Tshisekedi plus fort

Mais aujourd’hui, Tshisekedi semble contrôler certains des leviers qui lui échappaient autrefois. D’abord, il vient de recomposer la Cour constitutionnelle en nommant des juges qui lui sont favorables, rendant ainsi improbable toute tentative de destitution.

Il s’est aussi fait des alliés au sein de l’armée et des services de sécurité : il a procédé à des remaniements, éjecté certains officiers réputés proches de Kabila ou limité leur influence.

Enfin, il existe désormais de véritables dissensions au sein du FCC et il ne serait pas surprenant que certains le quittent pour rejoindre la future « union sacrée » de Tshisekedi. Si cette transhumance se matérialisait, le rapport de force au sein du Parlement s’inverserait alors drastiquement.

Conscient du danger, le FCC multiplie ces derniers temps les réunions pour maintenir l’unité au sein de sa plateforme politique.

La messe n’est pas encore dite

Toutefois, la messe n’est pas encore dite. Il faudra encore évaluer la marge de manœuvre dont dispose Tshisekedi pour se défaire d’un partenaire puissant – contrôlant encore le Parlement et comptant toujours des fidèles dans l’armée – et se lier dans une « union sacrée » avec des acteurs potentiellement « inconstants ». Quoique pertinent, cet exercice paraît ne pas avoir de réponse parfaite dans l’immédiat.

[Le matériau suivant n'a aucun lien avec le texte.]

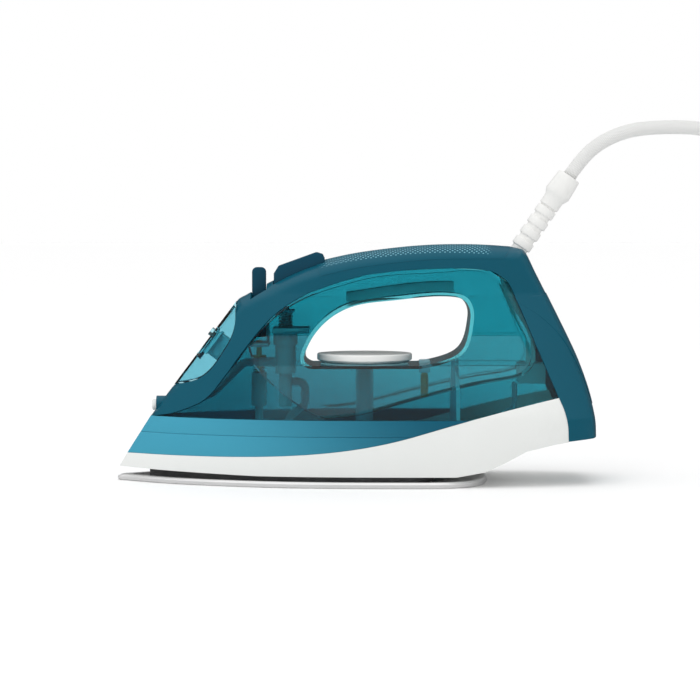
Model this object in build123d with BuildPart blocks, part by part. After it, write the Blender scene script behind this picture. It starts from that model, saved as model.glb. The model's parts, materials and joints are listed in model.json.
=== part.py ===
from build123d import *
from math import atan2, cos, hypot, pi, radians, sin, tan
import os

# Steam iron, lying on its soleplate. Millimetres, +Z up, toe towards -X, heel towards +X.
# The origin is on the resting surface, in the middle of the iron's length and width.

os.makedirs("parts", exist_ok=True)

# ---------------------------------------------------------------- driving dimensions
body_length = 295.0
body_height = 145.5
body_width = 108.0
wall = 2.2
joint_gap = 0.4          # between a moving piece and what stands beside it
slip_gap = 0.6           # round a fixed piece that drops into an opening

sole_length = 228.0
sole_width = 114.0
sole_thickness = 3.6
sole_rim = 1.2
steam_hole = 2.6
steam_hole_rows = 13

casting_margin = 9.0
casting_seat = 2.4
casting_top = 9.0
chamber_wall = 3.0
chamber_top = 18.0
chamber_lid = 1.2
heater_diameter = 8.0

base_seam = 30.3
tank_seam = 40.3
tank_floor = 2.0

dial_x = 5.3
dial_diameter = 58.6
dial_height = 5.4
dial_lift = 1.1
saddle_z = 72.0
spindle_diameter = 6.0
sleeve_diameter = 11.0

pump_x = -43.5
pump_y = 7.7
pump_bore = 9.4
pump_diameter = 12.2
pump_cap_diameter = 14.6
pump_cap_z = 83.6
piston_top_z = 110.0
spring_wire = 0.9
spring_coils = 6

lever_x = -59.8
lever_length = 8.6
lever_thickness = 5.0
lever_pivot_z = 92.0
lever_top_z = 131.5
lever_swing = 20.0
lever_pin_diameter = 3.0
valve_rod_diameter = 3.4
valve_lift = 1.5

door_width = 20.0
door_length = 19.8
door_pin_diameter = 1.6

nozzle_diameter = 6.6
nozzle_z = 46.5
hose_diameter = 5.0

screw_diameter = 3.0
screw_head = 5.6

relief_length = 54.3
relief_diameter = 12.6
relief_flare = 16.4
relief_slots = 4
cord_diameter = 8.5
lead_diameter = 6.4
wire_diameter = 2.2
plug_diameter = 37.0
plug_length = 46.0
pin_diameter = 4.8
pin_length = 19.0
pin_spacing = 19.0

# The outlines below are drawn for an iron this long and this high, and are stretched to the
# driving length and height.
drawn_length = 295.0
drawn_height = 145.5


def along(x):
    return x * body_length / drawn_length


def up(z):
    return z * body_height / drawn_height


def stretch(points):
    return [(along(x), up(z)) for x, z in points]


# ---------------------------------------------------------------- side view outlines (x, z)
nose_line = stretch([(-146, 9), (-141.4, 16.9), (-127, 39.5), (-111.8, 59.7), (-73, 111.3)])
top_line = stretch([(-73, 111.3), (-63.9, 116.6), (-51.4, 123.3), (-22, 135.2), (2.5, 140.5),
                    (34.2, 144.4), (56.2, 145.5), (78.3, 145.2), (100.4, 143.4)])
back_line = stretch([(103.7, 141.6), (116.9, 115.7), (127.9, 93.7), (135.6, 77.1),
                     (141.1, 62.8), (145.6, 46.3), (147.5, 35.2)])
heel_line = stretch([(147.5, 28.6), (146.1, 24.8), (127.8, 26.8), (119.2, 25.6), (101.9, 21.7),
                     (89, 15), (77, 9.6), (60, 6.6), (-60, 6.6)])
cover_edge = stretch([(-126.5, 40.3), (-114.4, 42.2), (-103.4, 45.9), (-94.8, 49.8),
                      (-87.4, 56.2), (-80, 65.7), (-71.7, 77.2), (-61.3, 90.7),
                      (-50.9, 102.1), (-40.5, 109.8), (-30.1, 115.6), (-9.8, 122.7),
                      (6.5, 127.1), (28.3, 129.8), (55.4, 131.2), (81.5, 129.5),
                      (93.3, 121.7), (103.6, 98.1), (113.8, 73.7), (122.4, 53.2)])
cover_back_edge = stretch([(122.4, 53.2), (125.6, 45.3), (127.7, 36.7), (127.9, 20)])
skirt_edge = stretch([(-155, 16.9), (-90, 17.5), (-30, 19.7), (2, 23.4), (30, 29.3),
                      (55, 36.5), (85, 44.6), (122.4, 53.2)])
window_edge = stretch([(-73.5, 120), (-73.5, 100.2), (-74.6, 92.9), (-77, 86.7),
                       (-80.6, 80.6), (-85.6, 73.1), (-90.6, 67.5), (-95.7, 63.9),
                       (-102.3, 61.5), (-111.9, 59.7), (-135, 58.5)])
waist_edge = stretch([(-75.2, 52.5), (-60.5, 47.2), (-39.9, 43.9), (2.3, 45.6),
                      (32.9, 53.7), (54.1, 59), (75.7, 63.7), (91.8, 66.2), (101.7, 69.8),
                      (105.5, 75.1), (101, 93), (94, 111), (87.9, 121.7), (81.5, 127),
                      (55.4, 128.7), (28.3, 127.3), (6.5, 124.6), (-9.8, 120.2),
                      (-30.1, 113.1), (-50.9, 99.6), (-61.3, 88.2), (-71.7, 74.7), (-76.8, 60)])
opening_arch = stretch([(-27, 72), (-31.6, 76), (-30.4, 81.4), (-19.8, 97.1), (-4.1, 107),
                        (21.8, 111.3), (45.1, 113.7), (58.2, 113.7), (65.9, 111.5),
                        (69.4, 106), (69.4, 97.2), (63.7, 80.8), (54, 75.5), (38.5, 72)])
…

Pour le moment, Félix Tshisekedi devra déjouer le piège dans lequel ses prédécesseurs se sont laissés enfermer. C’est-à-dire éviter que la future « union sacrée » soit une énième plateforme de « redistribution du gâteau », qui ne contribue pas à améliorer le quotidien des Congolais.

S’il veut être réélu en 2023, le président serait avisé de se souvenir de cet autre conseil de Machiavel : un prince doit toujours prendre soin de ne pas être haï et méprisé par son peuple.